Kendaraan roda empat itu mulai melambat ketika memasuki halaman rumah. Terlihat gadis dengan baju selutut itu tengah bermain dengan putra mahkota keluarga Aksara. Lelaki yang tengah aktif-aktifnya berjalan itu tampak menyusuri rerumputan yang menghijau sambil memegang buah di tangannya.

Aksara turun sebelum tiba di depan pintu. Disusulnya anaknya dengan raut muka khawatir. Wajah memerah dengan tangan yang berwarna sama. Masih tertinggal sedikit irisan buah naga itu di tangan mungil Denim.

“Apa yang kamu lakukan sama anak saya?” tanya Aksara setengah berteriak. Baru kali ini ia melihat anaknya sangat berantakan. Compang-camping dengan noda buah naga yang tak langsung dibersihkan. Bahkan anak yang begitu disayangnya itu harus makan dengan tangannya sendiri tanpa disuapi.

“Terus, kenapa anak saya dibiarkan telanjang kaki? Bagaimana kalau kulitnya tergores? Apa kamu bisa tanggung jawab?”

Celine menundukkan pandangan. Tangannya memilin ujung baju dengan ketakutan. Sedang rambut panjangnya, setengah menutupi bagian wajahnya yang sedikit berisi. 

“Maaf, Tuan. Saya memang mengajari Denim makan sendiri. Selain supaya dia mandiri, system motoriknya pun ikut terasah. Begitupun dengan berjalan tanpa alas kaki.
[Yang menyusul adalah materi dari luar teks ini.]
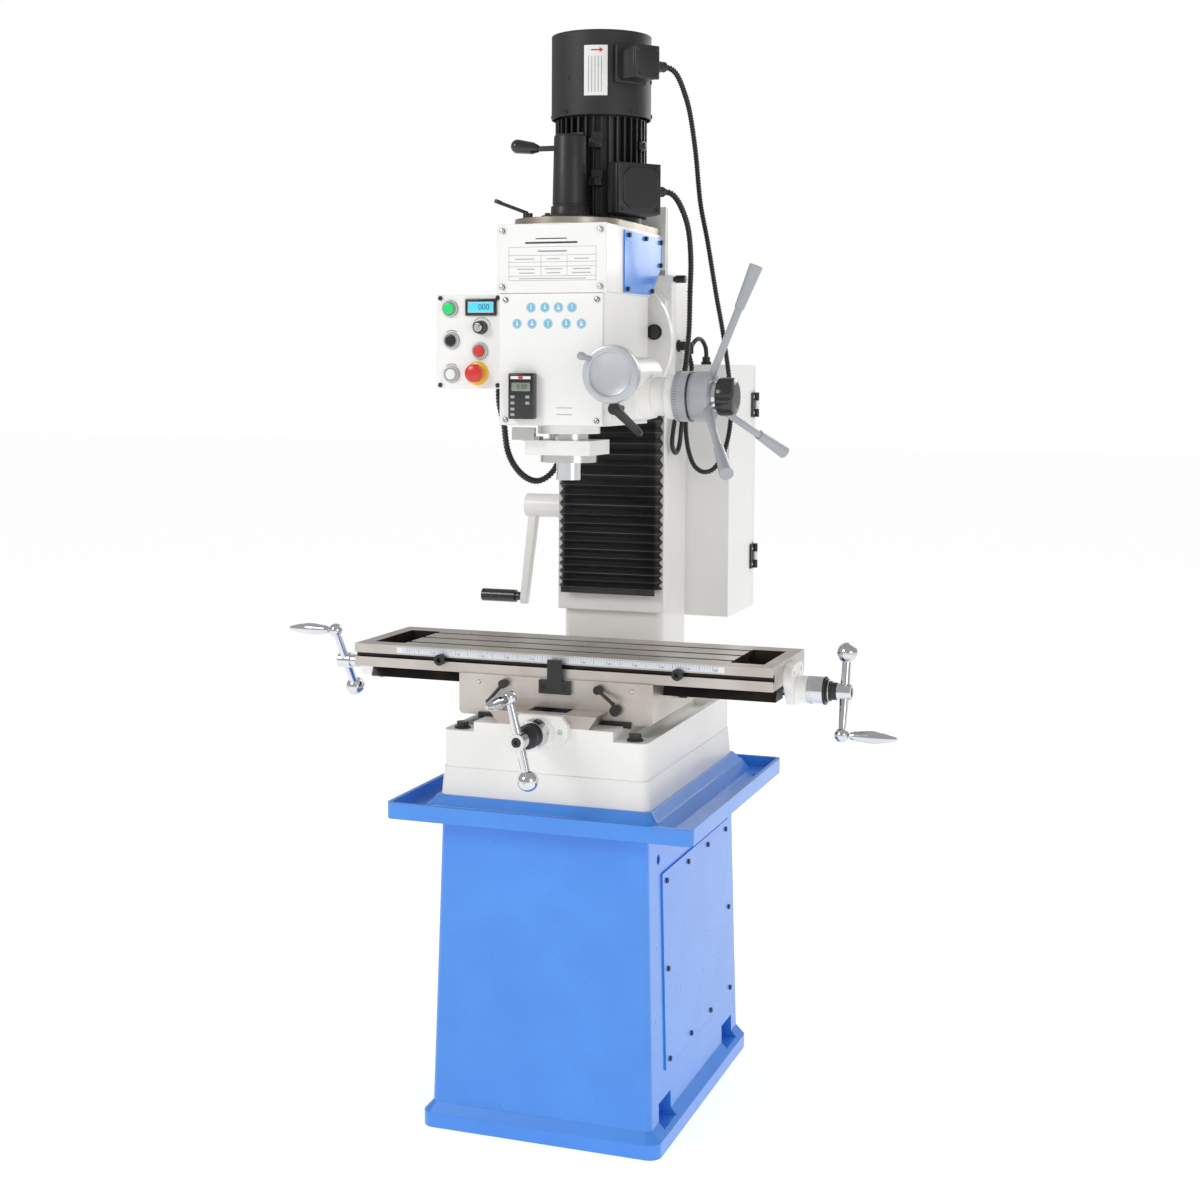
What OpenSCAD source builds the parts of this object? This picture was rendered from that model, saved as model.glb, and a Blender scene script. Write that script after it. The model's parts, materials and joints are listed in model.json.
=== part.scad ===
// Bench-style vertical milling machine on a sheet-metal stand.
// Units are millimetres. X is the operator's right, Y runs to the back, Z is up.
// The origin is the centre of the four floor-bolt holes, on the floor.

/* [View] */
// Sub-part to build

/* [Stand] */
// Foot width across the machine
foot_w = 464; // [400:1:560]
// Foot depth front to back
foot_d = 612; // [500:1:700]
// Height of the foot rim
foot_h = 27; // [15:1:50]
// Body width at the foot
stand_w0 = 430; // [360:1:520]
// Body width under the tray
stand_w1 = 400; // [340:1:500]
// Body depth at the foot
stand_d0 = 590; // [480:1:660]
// Body depth under the tray
stand_d1 = 572; // [460:1:640]
// Stand height
stand_h = 578; // [450:1:800]
// Sheet and rib wall
stand_wall = 5; // [3:0.5:10]
// Floor-bolt spacing across
bolt_x = 376; // [300:1:420]
// Floor-bolt spacing front to back
bolt_y = 418; // [340:1:480]
// Floor-bolt hole radius
bolt_r = 7; // [5:0.5:10]

/* [Chip tray] */
// Tray width
tray_w = 590; // [480:1:700]
// Tray depth
tray_d = 645; // [520:1:760]
// Rim height
tray_h = 30; // [20:1:60]
// Height of the raised pad above the rim
pad_rise = 15; // [0:1:30]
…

Ada bagian syaraf-syaraf di telapak kakinya yang harus tersentuh tanah dan rumput. Supaya system motoric itu terbangun. Saya juga sudah memilah tempat ini dan memastikan rumput di halaman ini aman untuk Denim,” ucap Celine panjang kali lebar dengan nada ketakutan.

“Papa pulang,” ucap Denim manja sambil mengulurkan tangannya yang kotor.

“Dek Denim, tante bersihkan dulu tangannya ya,” ucap Celine yang kini mengusap lembut tangan lelaki kecil itu dengan tisu basah. Denim yang berada di pangkuan Celine, memegang pipi tembem babysitternya. Ia tersenyum, terlihat bahagia dengan tante baru itu. 

“Papa sudah pulang, salim dulu! Bagaimana salimnya, Dek?” tanya Celine kepada bocah kecil itu. 

Denim berjalan perlahan menuju papanya dan mengulurkan tangan. Sontak, sudut mata Aksara mengembun, baru kali ini anaknya meminta jabat tangan padanya. Hal yang sama sekali tak diajarkan olehnya maupun dari simbok Inah yang mengurusnya.